Un vero leader, ma d'altronde chi ha vestito maglie rosa al Giro e maglie gialle al Tour, il tutto condito da tante tappe sia in Italia sia in Francia, non può non esserlo. Tappe dei grandi giri che forse lo hanno un po' dimensionato nel ruolo, nobile ma forse troppo stretto, del "velocista puro". Definizione che però Robbie dimostra di gradire ed, anzi, gli conferisce anche un certo grado di importanza: «Ho delle qualità importanti da sprinter e snaturarmi per ottenere dei piazzamenti non mi sembra una grande scelta. Non mi piace. Io sono un velocista puro, ho esplosività e scatto, spesso disputo le volate senza squadra perché so comunque ritagliarmi il mio spazio nelle posizioni di testa.
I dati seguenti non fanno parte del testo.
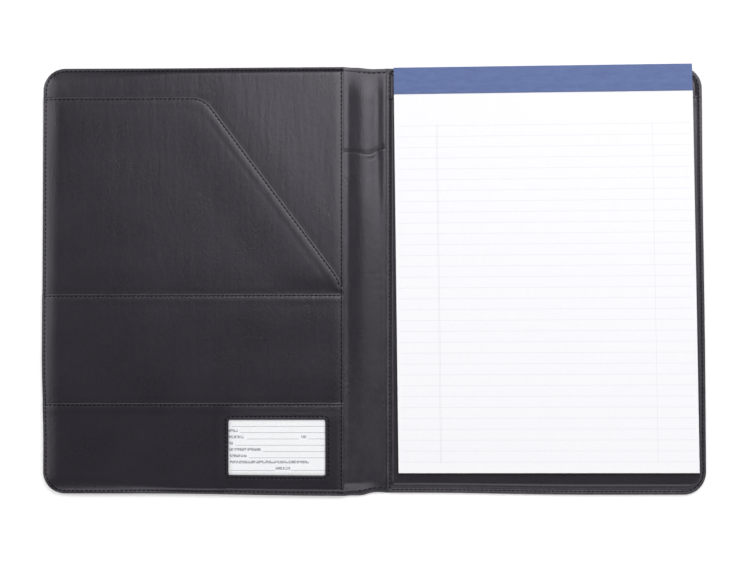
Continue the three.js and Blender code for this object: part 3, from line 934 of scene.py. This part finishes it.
def on_cover(points):
    """Turns points of the pad into their place on the cover, cut square to the cover at its foot."""
    points = np.asarray(points, float)
    to_foot = np.clip(0.5 - points[:, 1] / PAD_LENGTH, 0, 1)
    x = PAD_X + points[:, 0] * cos(PAD_TURN) - points[:, 1] * sin(PAD_TURN)
    y = PAD_Y + points[:, 0] * sin(PAD_TURN) * (1 - to_foot) + points[:, 1] * cos(PAD_TURN)
    return np.column_stack([x, y, points[:, 2]])


def pad_underside(v):
    """The height of the lowest sheet, which comes down from the pocket onto the pad's board."""
    share = smooth((v - PAD_BEND_START) / (PAD_BEND_END - PAD_BEND_START))
    return ON_POCKET + (ON_BACKING - ON_POCKET) * share


def sheets_top(u, v):
    """The upper face of the top sheet, not quite flat."""
    edge = np.minimum(PAD_WIDTH / 2 - np.abs(u), PAD_LENGTH / 2 - np.abs(v))
    return pad_underside(v) + PAPER_THICKNESS + 0.1 * unevenness(u, v, 70, 90, 2.2) * smooth(edge / 30)


def paper_finish():
    """White paper with faint ruling and margins, read from the pad's own flat map."""
    finish = Finish("ruled_paper")
    u, v = finish.on_pad()
    rows = finish.maths("DIVIDE", finish.maths("SUBTRACT", v, FIRST_RULE * MM), RULE_PITCH * MM)
    nearest = finish.maths("ROUND", rows)
    line = finish.spread(finish.gap(rows, nearest), 0.013, 0.022, 1.0, 0.0)
    line = finish.times(line, finish.between(nearest, -0.5, RULES - 0.5))
    inside = finish.maths("LESS_THAN", finish.maths("ABSOLUTE", u), (PAD_WIDTH / 2 - 2) * MM)
    line = finish.times(line, inside)
    from_margins = [finish.gap(u, place * MM) for place in MARGIN_RULES]
    margins = finish.largest([finish.spread(away, 0.0001, 0.0002, 1.0, 0.0) for away in from_margins])
    margins = finish.times(margins, finish.between(rows, -0.1, RULES - 0.9))
    fibre = finish.spread(finish.noise(700, 4.0, 0.7), 0.3, 0.7)
    clean = finish.blend(fibre, (0.862, 0.859, 0.882, 1), (0.892, 0.889, 0.907, 1))
    ruled = finish.blend(line, clean, (0.74, 0.74, 0.8, 1))
    finish.set(Base_Color=finish.blend(finish.times(margins, 0.6), ruled, (0.7, 0.62, 0.68, 1)))
    finish.set(Roughness=0.7, Specular_IOR_Level=0.25)
    finish.set(Normal=finish.bump(finish.noise(1600, 4.0, 0.6), 0.00002, 0.35))
    return finish.material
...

Avrebbe senso rischiare di trasformare queste qualità per migliorare sul passo, o in salita, per ottenere piazzamenti di rincalzo dietro coloro che già hanno determinate qualità tra le loro caratteristiche di corridori? Per me no, per altri non so».
In effetti l'australiano non ha tutti i torti, anche se probabilmente ritorniamo al discorso iniziale. Quel "chissà se..." alla lunga, nella carriera di un corridore, pesa, pesa tanto: «La Sanremo non me la sogno di notte, assolutamente, ma di giorno ci penso, anche spesso a volte. Ma da qui a considerarla il mio incubo ce ne passa. Tutto sommato direi che non sono per niente ossessionato dalla Classicissima, penso che ci siano molte altre corse importanti per me. Ad esempio, le tappe del Giro e del Tour non mi sembrano vittorie di secondo piano...».
Ci risiamo. Ci sta tornando in mente quel "chissà se...". Ma, ad un tratto, Robbie ci fa concludere la frase: «...anche se tra qualche giorno potrei cambiare opinione, perché no?».
E, con quella faccia da guascone, sfodera un sorriso che equivale al suo grido di battaglia. Su Via Roma ci sarà da fare i conti con Robbie McEwen, australiano.